Dental fillings are necessary for treating cavities, which are small holes in your teeth which form as a result of decay. Although the filling process is simple and straightforward, the pain after a filling can be troublesome if not handled the right way. A toothache after a filling usually subsides within a few days, but it all depends on the cause and how you treat it afterwards.

What are some common feelings after a filling?

Tooth pain after a filling won’t occur immediately. Dentists use a numbing agent during the operation, so you will not feel anything within the first couple of hours following the appointment. But once the numbness starts to go away, you will experience some strange sensations inside the mouth. Some of these feelings include:

  • Tender, painful gums
  • Tooth sensitivity when you inhale cold air
  • Painful feelings when you consume foods and drinks that are hot or cold
  • Discomfort or pain when you clench your teeth
  • Unpleasant sensations in the impacted tooth when you eat, brush, or floss

What causes tooth pain after the filling?

There are a variety of things that cause a sensitive tooth after a filling. The first is the way you bite or chew. Whenever you get a filling, it can make the affected tooth an irregular height, compared to the rest of your teeth. This uneven height will put a different kind of pressure on the impacted tooth, causing extra pain or even a cracked filling.
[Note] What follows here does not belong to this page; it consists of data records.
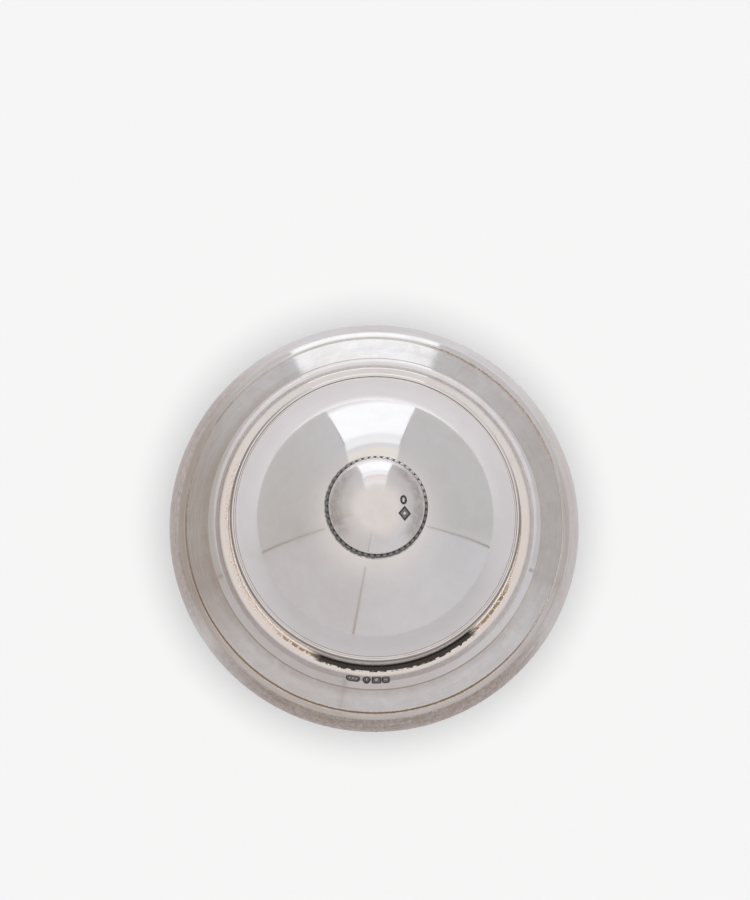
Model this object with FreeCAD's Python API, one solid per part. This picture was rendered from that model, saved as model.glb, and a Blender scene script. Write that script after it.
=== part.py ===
import FreeCAD, Part
import math
import os

# A covered silver sugar bowl on a low foot. The loose lid stands in the neck and lifts straight off.
# Millimetres. +Z is up, the vertical axis is the axis of every turned piece, and the foot rests on z = 0.
# "_r" is a radius and "_z" a height.

# ---- driving dimensions -------------------------------------------------------------------------
outer_r = 55.4              # widest part of the belly
groove_r = 50.8             # groove between the shoulder and the girdle wire
groove_z = 51.0             # height of the shoulder at that groove
sheet = 1.0                 # silver sheet of the bowl
lid_sheet = 0.9             # silver sheet of the lid
dome_r = 41.0               # outer radius of the lid's dome, a part of a sphere
lid_r = 38.6                # outside of the lid's upright band
knob_r = 12.5               # lip of the button knob
lid_fit = 0.25              # radial play of the lid's bezel in its seat
band_play = 0.55            # radial gap between the lid's band and the ledge around it
rest_gap = 0.10             # the lid's feet stand this far clear of the seat
solder_gap = 0.03           # room that the solder fills between two rings

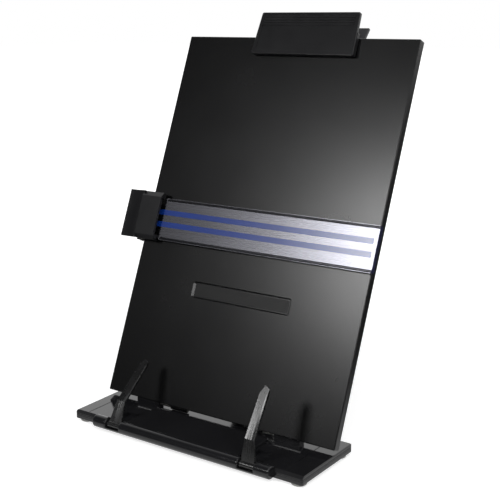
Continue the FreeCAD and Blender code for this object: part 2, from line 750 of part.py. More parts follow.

Another cause of tooth sensitivity after a filling is pulpitis. Whenever your dentist eliminates the decayed components from your tooth, he or she uses a drill that emits heat. Occasionally the pulp in your tooth can get inflamed, which eventually causes pulpitis. Your pulp forms a connective tissue toward the centre of your tooth, so this can cause severe pain and sometimes infection.

There will also be times when an allergic reaction can take place after a filling. This reaction could be a result of the materials that were used in the filling. If you notice itching or a rash near the infected tooth, call your dentist and let him or her know that you might be having an allergic reaction. The dentist can always replace the filling with a different kind of material.

How to treat the tooth sensitivity

If you do nothing after a filling, you will be left wondering when the pain will go away. But you can speed up the healing process by implementing a variety of different strategies. You can take anti-inflammatory medication, such as ibuprofen.

You will also need to implement some discipline with your diet for the time being. You should do your best to stay away from hot or cold foods and drinks. Acidic foods and beverages, such as wine, yoghurt, and citrus fruits, are also best avoided. It helps to chew food on the opposite side of your mouth, far away from the impacted tooth.

When you brush or floss in the morning and night, make sure to do so gently. You could also invest in a desensitizing toothpaste product.